Most retail analysts don’t cover companies that actually own manufacturing assets. They all have offshore/outsourced models that lock in price, limit volatility, and make it such that the company has to worry only about design, sales and marketing. The point is that margins for these ‘other’ brands might move by 1-2 points in a year. But for a company like HBI that owns its own assets, we could see 4-5 point swings with no problem as demand shifts and factory utilization drops.
In the end, we ask the question…why should HBI have higher margins (15%) than VF Corp, PVH, Ralph Lauren, and even Nike? We should note that it’s about on par with Gildan, which interestingly is the only other major company that buys cotton directly in such quantities for use in company-owned plants.
3. The New ‘Jones’? No, we’re not talking about Hedgeye’s illustrious Daryl Jones, we’re talking about Jones Apparel Group – one of the worst companies in retail. Ever. And that says a lot. As its core rolled, Jones took capex down from 2-3% of sales to about 0.7%. That’s bad. It took shareholders’ capital and bought assets/brands – over 25 of them. Then it took special charges almost every quarter obfuscating the real earnings power of the company. It was a great trading stock until it ultimately went private at 30% of peak trading levels. We’re not certain this is where HBI is headed, but the parallels are uncanny.
4. Management is investing away from the core. Maybe this is an exceptional idea. Maybe they’re doing what VFC did a decade ago when grew away from its stodgy old slow growing denim business, and sold off its underwear assets. But VFC bought things like Vans, Timberland, Lucy and Eagle Creek. HBI is diversifying into…you guessed it – underwear (and moderate priced sports apparel). Just in other parts of the world. We have no reason to think this category will grow any more outside the US than inside its borders.
5. These deals are getting more expensive.

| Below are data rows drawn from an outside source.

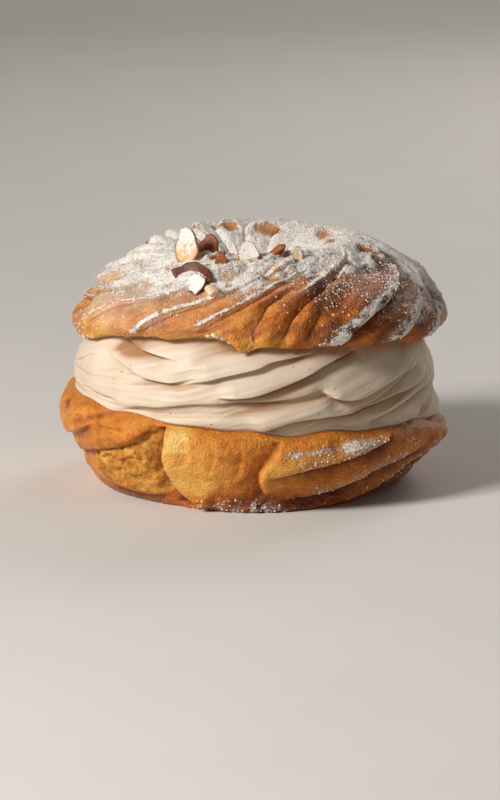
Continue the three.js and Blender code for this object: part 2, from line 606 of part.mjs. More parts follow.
// A curled almond flake: a thin oval, pointed at one end, both faces fanned from their middles.
function flakeGeometry(length, width, curl) {
  const positions = [];
  const indices = [];
  const sag = (x, y) => curl * length * ((2 * x) / length) ** 2 + curl * width * ((2 * y) / width) ** 2;
  for (const face of [0.5, -0.5]) {
    positions.push(0, 0, face * FLAKE_THICKNESS);
    for (let i = 0; i < FLAKE_SIDES; i += 1) {
      const angle = (2 * Math.PI * i) / FLAKE_SIDES;
      const pointed = 1.3 * (1 - 0.25 * (1 + Math.cos(angle)));
      const x = (length / 2) * Math.cos(angle);
      const y = (width / 2) * Math.sin(angle) * pointed;
      positions.push(x, y, face * FLAKE_THICKNESS + sag(x, y));
    }
  }
  const lower = FLAKE_SIDES + 1;
  for (let i = 0; i < FLAKE_SIDES; i += 1) {
    const a = 1 + i;
    const b = 1 + ((i + 1) % FLAKE_SIDES);
    indices.push(0, a, b);
    indices.push(lower, lower + b, lower + a);
    indices.push(a, lower + a, lower + b, a, lower + b, b);
  }
  const geometry = new THREE.BufferGeometry();
  geometry.setAttribute('position', new THREE.Float32BufferAttribute(positions, 3));
  geometry.setIndex(indices);
  return geometry;
}

function almondOnLid([azimuth, t, heading, tilt, length, width, curl]) {
  const { point, round, slope, out } = lidSpot(azimuth, t);
  const heightAlong = (x) => (x * length / 2) * Math.sin(tilt * DEG)
    + curl * length * x * x * Math.cos(tilt * DEG);
  const lowest = Math.min(...[-1, -0.75, -0.5, -0.25, 0, 0.25, 0.5, 0.75, 1].map(heightAlong));
  const basis = new THREE.Matrix4().makeBasis(round, slope, out);
  const turn = new THREE.Matrix4().makeRotationZ(heading * DEG);
  const lean = new THREE.Matrix4().makeRotationY(-tilt * DEG);
  const matrix = basis.multiply(turn).multiply(lean);
  matrix.setPosition(point.clone().addScaledVector(out, -lowest - FLAKE_SINK));
  return flakeGeometry(length, length * width, curl).applyMatrix4(matrix);
}

function nibOnLid([azimuth, t, size]) {
  const { point, out } = lidSpot(azimuth, t);
  const geometry = new THREE.IcosahedronGeometry(size / 2, 0);
  const spot = point.addScaledVector(out, size * 0.3);
  geometry.scale(1.15, 0.9, 0.85);
  return geometry.translate(spot.x, spot.y, spot.z);
}

// ---------------------------------------------------------------- fusing

const wasm = await Module();
wasm.setup();

function toManifold(geometry) {
  const bare = geometry.clone();
  bare.deleteAttribute('normal');
  bare.deleteAttribute('uv');
  const merged = mergeVertices(bare, 1e-4);
  const vertProperties = new Float32Array(merged.attributes.position.array);
  const triVerts = new Uint32Array(merged.index.array);
  return new wasm.Manifold(new wasm.Mesh({ numProp: 3, vertProperties, triVerts }));
}

function toGeometry(manifold) {
  const mesh = manifold.getMesh();
  const geometry = new THREE.BufferGeometry();
  const positions = new THREE.Float32BufferAttribute(Array.from(mesh.vertProperties), 3);
  geometry.setAttribute('position', positions);
  geometry.setIndex(Array.from(mesh.triVerts));
  geometry.computeVertexNormals();
  return geometry;
}

// Drops the inside-out shells that a flake seals over a groove, so that each is filled.
function withoutCavities({ attributes, index }) {
  const leader = Array.from({ length: attributes.position.count }, (_, i) => i);
  const find = (i) => {
    let top = i;
    while (leader[top] !== top) {
      top = leader[top];
    }
    leader[i] = top;
    return top;
  };
  const triangles = [];
  for (let i = 0; i < index.count; i += 3) {
    const corners = [index.getX(i), index.getX(i + 1), index.getX(i + 2)];
    leader[find(corners[1])] = find(corners[0]);
    leader[find(corners[2])] = find(corners[0]);
    triangles.push(corners);
  }
  const volumes = new Map();
  for (const corners of triangles) {
    const [a, b, c] = corners.map((k) => new THREE.Vector3().fromBufferAttribute(attributes.position, k));
    const shell = find(corners[0]);
    volumes.set(shell, (volumes.get(shell) ?? 0) + a.dot(b.cross(c)));
  }
  const kept = triangles.filter((corners) => volumes.get(find(corners[0])) > 0);
  const geometry = new THREE.BufferGeometry();
  geometry.setAttribute('position', attributes.position);
  geometry.setIndex(kept.flat());
  geometry.computeVertexNormals();
  return geometry;
}

function chouxLid() {
  const toppings = [...ALMONDS.map(almondOnLid), ...NIBS.map(nibOnLid)].map(toManifold);
  const solid = toppings.reduce((sum, topping) => sum.add(topping), toManifold(lidGeometry()));
  return withoutCavities(toGeometry(solid));
}

// ---------------------------------------------------------------- the pastry

function piece(name, geometry, color, roughness) {
  const material = new THREE.MeshStandardMaterial({ color, roughness, metalness: 0 });
  const mesh = new THREE.Mesh(geometry, material);
  mesh.name = name;
  return mesh;
}

const parisBrest = new THREE.Group();
parisBrest.add(piece('choux_base', chouxBase(), 0xd69a4e, 0.7));
parisBrest.add(piece('praline_cream', pralineCream(), 0xeedcc2, 0.45));
parisBrest.add(piece('choux_lid', chouxLid(), 0xcf8c48, 0.7));

export default parisBrest;
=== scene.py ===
# %% [markdown]
# # A Paris-Brest in Blender
#
# A Paris-Brest is a ring of choux pastry, baked, cut level and filled with praline
# cream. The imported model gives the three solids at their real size: the base, the
# cream and the lid. This lesson dresses each of them with a finer mesh of the same
# form, then adds the almond flakes, the icing sugar and the baked colours.

# %% Load the frame
import itertools
import math

import bmesh
import bpy
import numpy as np
from mathutils import Matrix, Vector


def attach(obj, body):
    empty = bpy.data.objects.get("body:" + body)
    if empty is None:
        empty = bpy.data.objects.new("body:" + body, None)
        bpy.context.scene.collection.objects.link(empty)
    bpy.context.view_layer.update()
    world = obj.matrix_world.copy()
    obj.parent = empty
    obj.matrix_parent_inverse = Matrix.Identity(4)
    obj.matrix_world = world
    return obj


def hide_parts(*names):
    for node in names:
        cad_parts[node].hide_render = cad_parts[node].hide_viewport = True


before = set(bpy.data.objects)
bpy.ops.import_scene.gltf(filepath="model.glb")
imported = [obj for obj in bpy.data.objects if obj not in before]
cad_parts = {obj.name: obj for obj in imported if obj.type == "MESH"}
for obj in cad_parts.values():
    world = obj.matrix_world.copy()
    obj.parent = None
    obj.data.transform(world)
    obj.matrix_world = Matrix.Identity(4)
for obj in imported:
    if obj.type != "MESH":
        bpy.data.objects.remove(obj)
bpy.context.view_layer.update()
scene = bpy.context.scene
print("solids:", sorted(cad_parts))


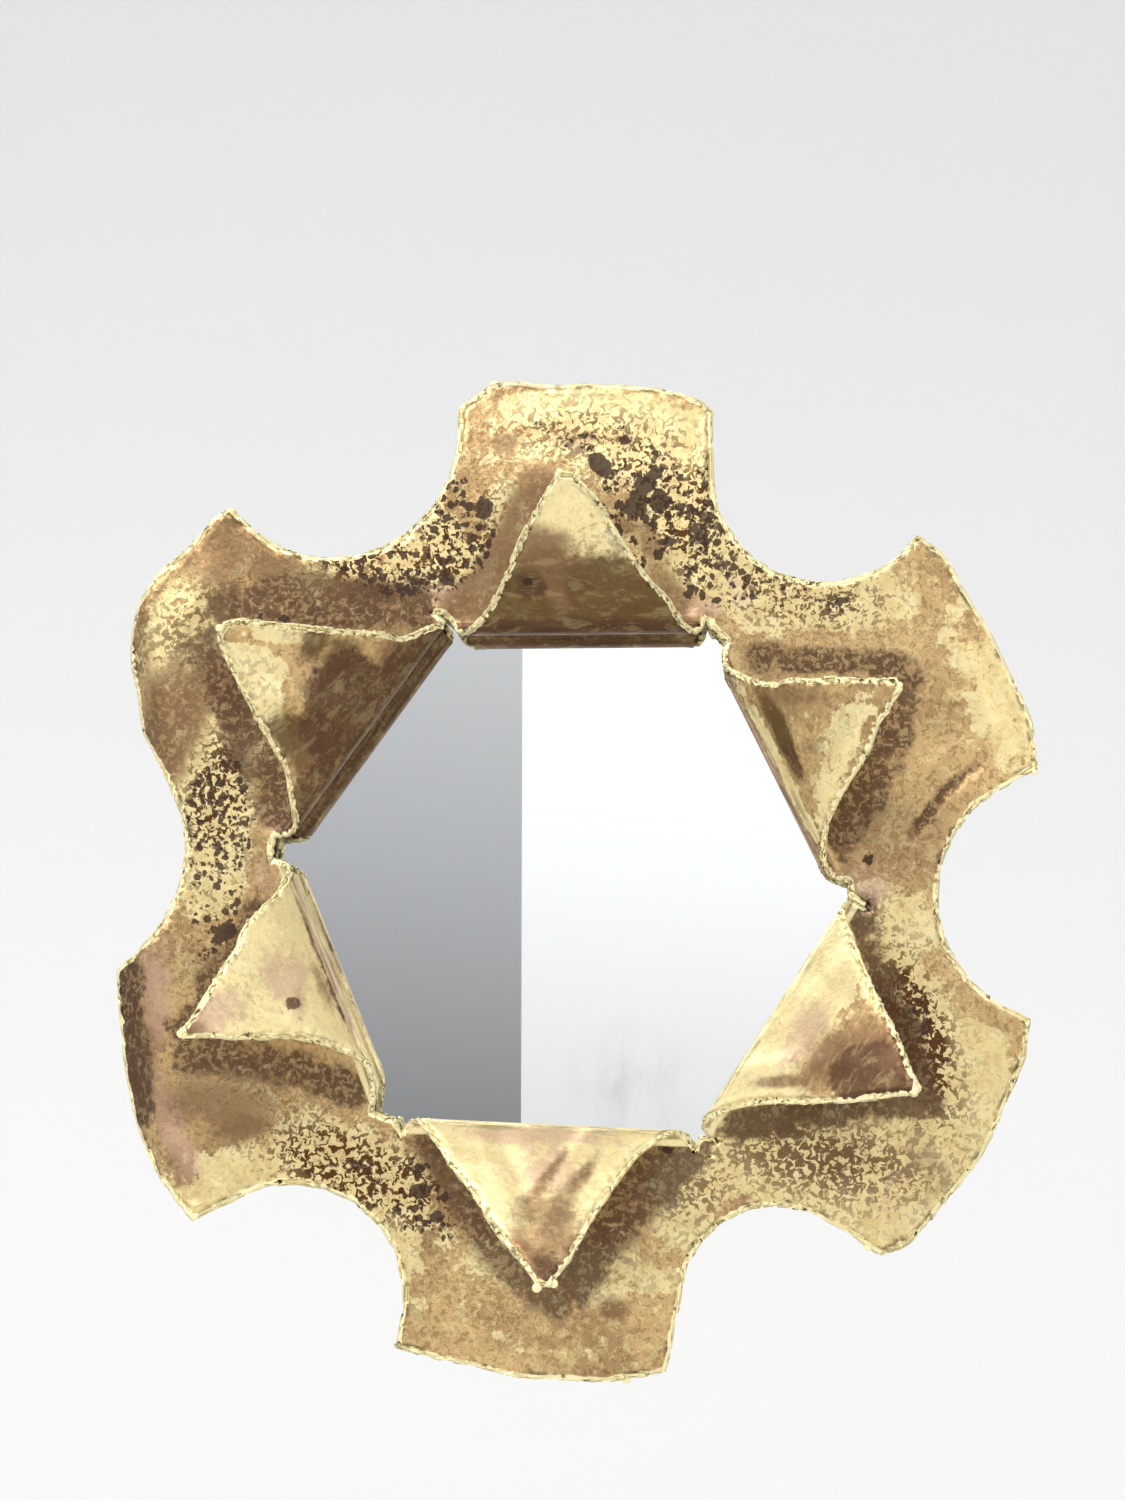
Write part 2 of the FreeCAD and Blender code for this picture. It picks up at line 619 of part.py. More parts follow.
def retaining_tab(number, azimuth):
    """Brass strip whose leg is brazed to the band and whose finger lies on the board."""
    thick = size("tab_thickness")
    inner = size("tab_bend_radius")
    leg = size("tab_leg")
    finger = size("tab_finger")
    body = new_body(f"retaining_tab_{number}")
    sketch = new_sketch(body, f"tab_{number}_section", "XY_Plane")
    # The sketch's origin is the bend's centre: the leg runs to -Y, the finger to -X.
    centre = (0, 0)
    leg_in = line(sketch, (inner, -leg), (inner, 0))
    bend_in = arc(sketch, centre, inner, 0, 90)
    finger_in = line(sketch, (0, inner), (-finger, inner))
    finger_end = line(sketch, (-finger, inner), (-finger, inner + thick))
    finger_out = line(sketch, (-finger, inner + thick), (0, inner + thick))
    bend_out = arc(sketch, centre, inner + thick, 0, 90)
    leg_out = line(sketch, (inner + thick, 0), (inner + thick, -leg))
    leg_end = line(sketch, (inner + thick, -leg), (inner, -leg))
    rule(sketch, "Tangent", leg_in, 2, bend_in, 1)
    rule(sketch, "Tangent", bend_in, 2, finger_in, 1)
    rule(sketch, "Coincident", finger_in, 2, finger_end, 1)
    rule(sketch, "Coincident", finger_end, 2, finger_out, 1)
    rule(sketch, "Tangent", finger_out, 2, bend_out, 2)
    rule(sketch, "Tangent", bend_out, 1, leg_out, 1)
    rule(sketch, "Coincident", leg_out, 2, leg_end, 1)
    rule(sketch, "Coincident", leg_end, 2, leg_in, 1)
    rule(sketch, "Coincident", bend_in, 3, -1, 1)
    rule(sketch, "Coincident", bend_out, 3, -1, 1)
    rule(sketch, "Vertical", leg_in)
    rule(sketch, "Vertical", leg_out)
    rule(sketch, "Horizontal", finger_in)
    rule(sketch, "Horizontal", finger_out)
    rule(sketch, "Horizontal", leg_end)
    rule(sketch, "Vertical", finger_end)
    constraint = Sketcher.Constraint
    named(sketch, constraint("Radius", bend_in, inner), "S.tab_bend_radius")
    named(sketch, constraint("Radius", bend_out, inner + thick), "S.tab_bend_radius + S.tab_thickness")
    named(sketch, constraint("Distance", leg_in, leg), "S.tab_leg")
    named(sketch, constraint("Distance", finger_in, finger), "S.tab_finger")
    symmetric_pad(body, sketch, "S.tab_width")
    band_outer = "(S.glass_radius + S.edge_clearance + S.band_thickness)"
    reach = f"({band_outer} + S.tab_gap - S.tab_bend_radius)"
    body.Placement.Rotation = turn_about_y(azimuth)
    bind(body, Placement__Base__x=f"{reach} * cos({azimuth})",
         Placement__Base__z=f"{reach} * sin({azimuth})",
         Placement__Base__y=f"-{BOARD_BACK} - S.tab_bend_radius")
    return body


def wall_bumper(number, azimuth):
    """Tapered rubber foot between the board and the wall."""
    item = doc.addObject("Part::Cone", f"wall_bumper_{number}")
    item.Placement.Rotation = FreeCAD.Rotation(VECTOR(1, 0, 0), 90)
    bind(item, Radius1="S.bumper_face_radius", Radius2="S.bumper_base_radius",
         Height="S.bumper_height",
         Placement__Base__x=f"(S.glass_radius - S.bumper_inset) * cos({azimuth})",
         Placement__Base__z=f"(S.glass_radius - S.bumper_inset) * sin({azimuth})")
    return item


# Hanger


# The ring's bar is square, so its corners set the bore that it turns in.
BORE = "(S.ring_gauge / sqrt(2) + S.bar_clearance)"
KNUCKLE = f"({BORE} + S.strap_thickness)"


def hanger_strap():
    """Strap doubled round the ring's bar, with its two layers riveted to the board."""
    thick = size("strap_thickness")
    inner = size("ring_gauge") / math.sqrt(2) + size("bar_clearance")
    knuckle = inner + thick
    length = size("strap_length")
    body = new_body("hanger_strap")
    sketch = new_sketch(body, "strap_section", "YZ_Plane")
    # Sketch x is +Y and sketch y is +Z; the origin is the middle of the ring's bar.
    # The first layer lies on the board, the second on the first.
    board = -knuckle
    over = board + 2 * thick
    join = math.degrees(math.acos(over / knuckle))
    outer = arc(sketch, (0, 0), knuckle, -join, 180)
    outer_end = polar((0, 0), knuckle, -join)
    bore = sketch.addGeometry(Part.Circle(VECTOR(), VECTOR(0, 0, 1), inner), False)
    board_line = line(sketch, (board, 0), (board, -length))
    end_line = line(sketch, (board, -length), (over, -length))
    top_line = line(sketch, (over, -length), outer_end)
    rule(sketch, "Coincident", outer, 3, -1, 1)
    rule(sketch, "Coincident", bore, 3, -1, 1)
    rule(sketch, "Tangent", outer, 2, board_line, 1)
    rule(sketch, "Coincident", board_line, 2, end_line, 1)
    rule(sketch, "Coincident", end_line, 2, top_line, 1)
    rule(sketch, "Coincident", top_line, 2, outer, 1)
    rule(sketch, "Vertical", board_line)
    rule(sketch, "Vertical", top_line)
    rule(sketch, "Horizontal", end_line)
    constraint = Sketcher.Constraint
    named(sketch, constraint("Radius", outer, knuckle), KNUCKLE)
    named(sketch, constraint("Radius", bore, inner), BORE)
    named(sketch, constraint("Distance", board_line, length), "S.strap_length")
    named(sketch, constraint("Distance", end_line, 2 * thick), "2 * S.strap_thickness")
    symmetric_pad(body, sketch, "S.strap_width")
    holes = new_sketch(body, "strap_rivet_holes", "XZ_Plane")
    radius = size("rivet_radius") + size("rivet_clearance")
    for drop in ("S.rivet_first", "S.rivet_first + S.rivet_pitch"):
        centre = VECTOR(0, -size("rivet_first"), 0)
        hole = holes.addGeometry(Part.Circle(centre, VECTOR(0, 0, 1), radius), False)
        rule(holes, "PointOnObject", hole, 3, -2)
        named(holes, constraint("DistanceY", hole, 3, -1, 1, size("rivet_first")), drop)
        named(holes, constraint("Radius", hole, radius), "S.rivet_radius + S.rivet_clearance")
    pocket = body.newObject("PartDesign::Pocket", "strap_pocket")
    pocket.Profile = holes
    pocket.SideType = "Symmetric"
    bind(pocket, Length="4 * S.strap_length")
    bind(body, Placement__Base__y=f"{KNUCKLE} - {BOARD_BACK}", Placement__Base__z=HANGER_HEIGHT)
    return body


def ring_outline(sketch, growth, offset):
    """One closed D: the ring's middle line, moved outwards by growth, bound to offset."""
    half = size("ring_half_width") + growth
    corner = size("ring_corner_radius") + growth
    side = size("ring_side")
    low = -growth
    shoulder = low + corner
    bar = line(sketch, (corner - half, low), (half - corner, low))
    right_corner = arc(sketch, (half - corner, shoulder), corner, -90, 0)
    right_side = line(sketch, (half, shoulder), (half, shoulder + side))
    crown = arc(sketch, (0, shoulder + side), half, 0, 180)
    left_side = line(sketch, (-half, shoulder + side), (-half, shoulder))
    left_corner = arc(sketch, (corner - half, shoulder), corner, 180, 270)
    rule(sketch, "Tangent", bar, 2, right_corner, 1)
    rule(sketch, "Tangent", right_corner, 2, right_side, 1)
    rule(sketch, "Tangent", right_side, 2, crown, 1)
    rule(sketch, "Tangent", crown, 2, left_side, 1)
    rule(sketch, "Tangent", left_side, 2, left_corner, 1)
    rule(sketch, "Tangent", left_corner, 2, bar, 1)
    rule(sketch, "Horizontal", bar)
    rule(sketch, "PointOnObject", crown, 3, -2)
    rule(sketch, "Vertical", right_side)
    constraint = Sketcher.Constraint
    named(sketch, constraint("Radius", crown, half), f"S.ring_half_width + {offset}")
    named(sketch, constraint("Radius", right_corner, corner), f"S.ring_corner_radius + {offset}")
    named(sketch, constraint("Radius", left_corner, corner), f"S.ring_corner_radius + {offset}")
    named(sketch, constraint("Distance", right_side, side), "S.ring_side")
    named(sketch, constraint("DistanceY", -1, 1, bar, 1, low), f"-({offset})")


def hanger_ring():
    """D-ring pressed from thick strip, whose straight bar turns in the strap."""
    gauge = size("ring_gauge")
    body = new_body("hanger_ring")
    sketch = new_sketch(body, "ring_outlines", "XZ_Plane")
    ring_outline(sketch, gauge / 2, "S.ring_gauge / 2")
    ring_outline(sketch, -gauge / 2, "-S.ring_gauge / 2")
    symmetric_pad(body, sketch, "S.ring_gauge")
    body.Placement.Rotation = FreeCAD.Rotation(VECTOR(1, 0, 0), size("ring_lean"))
    bind(body, Placement__Rotation__Angle="S.ring_lean",
         Placement__Base__y=f"{KNUCKLE} - {BOARD_BACK}", Placement__Base__z=HANGER_HEIGHT)
    return body


def rivet(number, height):
    """Flat head behind the glass pad, shank through board and strap, and a closed end."""
    shank = size("rivet_radius")
    head = size("rivet_head_radius")
    rise = size("rivet_head_height")
    grip = size("board_thickness") + 2 * size("strap_thickness")
    body = new_body(f"rivet_{number}")
    sketch = new_sketch(body, f"rivet_{number}_half_section", "XY_Plane")
    # Sketch y is +Y, towards the wall; y = 0 is the board's front face.
    points = ((0, -rise), (head, -rise), (head, 0), (shank, 0), (shank, grip),
              (head, grip), (head, grip + rise), (0, grip + rise))
    edges = [line(sketch, point, points[(spot + 1) % len(points)])
             for spot, point in enumerate(points)]
    for spot, edge in enumerate(edges):
        rule(sketch, "Coincident", edge, 2, edges[(spot + 1) % len(edges)], 1)
        rule(sketch, "Horizontal" if spot % 2 == 0 else "Vertical", edge)
    rule(sketch, "PointOnObject", edges[0], 1, -2)
    rule(sketch, "PointOnObject", edges[2], 1, -1)
    constraint = Sketcher.Constraint
    named(sketch, constraint("Distance", edges[0], head), "S.rivet_head_radius")
    named(sketch, constraint("Distance", edges[6], head), "S.rivet_head_radius")
    named(sketch, constraint("Distance", edges[1], rise), "S.rivet_head_height")
    named(sketch, constraint("Distance", edges[5], rise), "S.rivet_head_height")
    named(sketch, constraint("Distance", edges[3], grip), "S.board_thickness + 2 * S.strap_thickness")
    named(sketch, constraint("DistanceX", -1, 1, edges[3], 1, shank), "S.rivet_radius")
    spin = body.newObject("PartDesign::Revolution", f"rivet_{number}_spin")
    spin.Profile = sketch
    spin.ReferenceAxis = (sketch, ["V_Axis"])
    spin.Angle = 360
    bind(body, Placement__Base__y=f"-{PAD_BACK}", Placement__Base__z=height)
    return body


def hanger_rivets():
    group = doc.addObject("Part::Compound", "hanger_rivets")
    group.Links = [rivet(number, height) for number, height in enumerate(RIVET_HEIGHTS, 1)]
    return group


def build():
    """Make every node of the mirror."""
    nodes = [frame_plate(), rim_band(), glazing_ring(), mirror_glass(), cushion_pad(), backing_disc()]
    for number, azimuth in enumerate(TAB_AZIMUTHS, 1):
        nodes.append(retaining_tab(number, azimuth))
    nodes += [hanger_strap(), hanger_ring(), hanger_rivets()]
    for number, azimuth in enumerate(BUMPER_AZIMUTHS, 1):
        nodes.append(wall_bumper(number, azimuth))
    doc.recompute()
    return nodes


def check(nodes):
    """Stop if any object failed, or any node is empty or not valid."""
    for item in doc.Objects:
        if "Invalid" in item.State or "Error" in item.State:
            raise RuntimeError(f"{item.Name} failed: {item.State}")
    for node in nodes:
        shape = node.Shape
        if shape.isNull() or not shape.isValid() or not shape.Solids:
            raise RuntimeError(f"{node.Name} has no valid solid")
        print(f"{node.Label}: {len(shape.Solids)} solid, {shape.Volume:.1f} mm3")


def write(nodes):
    os.makedirs("parts", exist_ok=True)
    for node in nodes:
        node.Shape.exportStep(os.path.join("parts", f"{node.Label}.step"))


fill_sheet()
parts = build()
check(parts)
write(parts)
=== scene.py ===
"""A torch-cut brass wall mirror: the formed sheet, its glass, its back and the stage."""

import math

import bmesh
import bpy
from mathutils import Matrix, Vector, kdtree, noise


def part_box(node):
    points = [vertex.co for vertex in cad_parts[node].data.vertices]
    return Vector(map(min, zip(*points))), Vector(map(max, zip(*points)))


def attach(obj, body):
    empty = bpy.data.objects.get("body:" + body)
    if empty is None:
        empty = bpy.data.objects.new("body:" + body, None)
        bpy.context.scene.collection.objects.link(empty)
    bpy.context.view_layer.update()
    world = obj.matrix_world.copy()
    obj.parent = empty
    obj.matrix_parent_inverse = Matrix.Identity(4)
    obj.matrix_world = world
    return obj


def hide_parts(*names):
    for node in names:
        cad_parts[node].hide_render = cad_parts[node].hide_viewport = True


bl_info = {
    "name": "Torch-Cut Brass Mirror",
    "version": (1, 0, 0),
    "blender": (4, 5, 0),
    "location": "3D View > Sidebar > Brass Mirror",
    "description": "Builds a wall mirror whose brass sheet is cut by torch and rolled by hand",
    "category": "Object",
}

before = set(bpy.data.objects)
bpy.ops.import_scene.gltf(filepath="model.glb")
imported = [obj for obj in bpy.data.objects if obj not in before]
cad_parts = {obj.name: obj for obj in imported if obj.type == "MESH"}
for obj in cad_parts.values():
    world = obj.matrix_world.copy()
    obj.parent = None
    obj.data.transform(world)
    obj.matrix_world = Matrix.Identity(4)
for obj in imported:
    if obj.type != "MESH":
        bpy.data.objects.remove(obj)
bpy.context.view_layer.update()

MM = 0.001
LOBES = 6
SECTOR = 360.0 / LOBES

# Places nearer to each other than this count as one.
HAIR = 0.001 * MM

# Widths of the two rows of faces along every cut.
RIM_ROWS = (0.5 * MM, 0.8 * MM)

# The back of the sheet rests on the band behind it.
SHEET_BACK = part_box("rim_band")[0].y


def length(name, description, default):
    return bpy.props.FloatProperty(
        name=name, description=description, default=default, unit="LENGTH")


def colour(name, description, default):
    return bpy.props.FloatVectorProperty(
        name=name, description=description, default=default, size=3, subtype="COLOR",
        min=0.0, max=1.0)


def from_hex(code):
    """Linear colour of a hex code."""
    parts = [int(code[place:place + 2], 16) / 255 for place in (0, 2, 4)]
    return tuple(part / 12.92 if part <= 0.04045 else ((part + 0.055) / 1.055) ** 2.4
                 for part in parts)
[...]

HBI bought DB Apparel for 7.5x in 2014, Knights Apparel for 8x in 2015, and now both Champion Europe and Pacific Brands cost 10x EBITDA. Basically, HBI is trading at a 20% lower multiple (tho still expensive) than it was, but it’s deal multiples are 20% higher. Why?
6. Why didn’t HBI buy Pacific Brands a year ago at half the price? That’s kind of a rhetorical question. I have no idea what the answer is. But it’s a public company…it’s not like it ‘wasn’t for sale’, and it’s also not like ‘HBI wasn’t a buyer’. Just strange to pay nearly $400mm more for the same asset. That could have otherwise paid down 18% of debt, or bought back 3% of the float.
7. 2 and 20 is Back! Did we mention that HBI announced two acquisitions in 20 days? One in Europe, and the Other in Australia? I’m sorry, but even if you’re the biggest bull on this name, you’ve gotta be scratching your head over this. Yes, I know, the stock was up on both deals, because people know that the company now has a cookie jar to dip into for a year or two. But we’ll bet against two international deals/20 days any day of the week when we’re at the tail end of an economic cycle.
The Bottom Line
We think it’s absurd for a stock like HBI to trade at an EBITDA multiple in the teens. An EARNINGS multiple? Sure. But not EBITDA. We understand, however, that this is the type of name where there will need to be a major event to make people completely revalue the company – the way it did so on the upside as it repaired its balance sheet over the past two years. But until then, will we see the multiple push to 14x, 15x? We have a hard time with that one – unless we’re grossly underestimating a) how much juice it can squeeze out of the lemon in Australia, or b) the sustainability of its positioning in the US market. If we’re right, we’re looking at 7-8x EBITDA, and we’d argue that’s even generous. That’s a stock in the mid-teens, or 50% downside.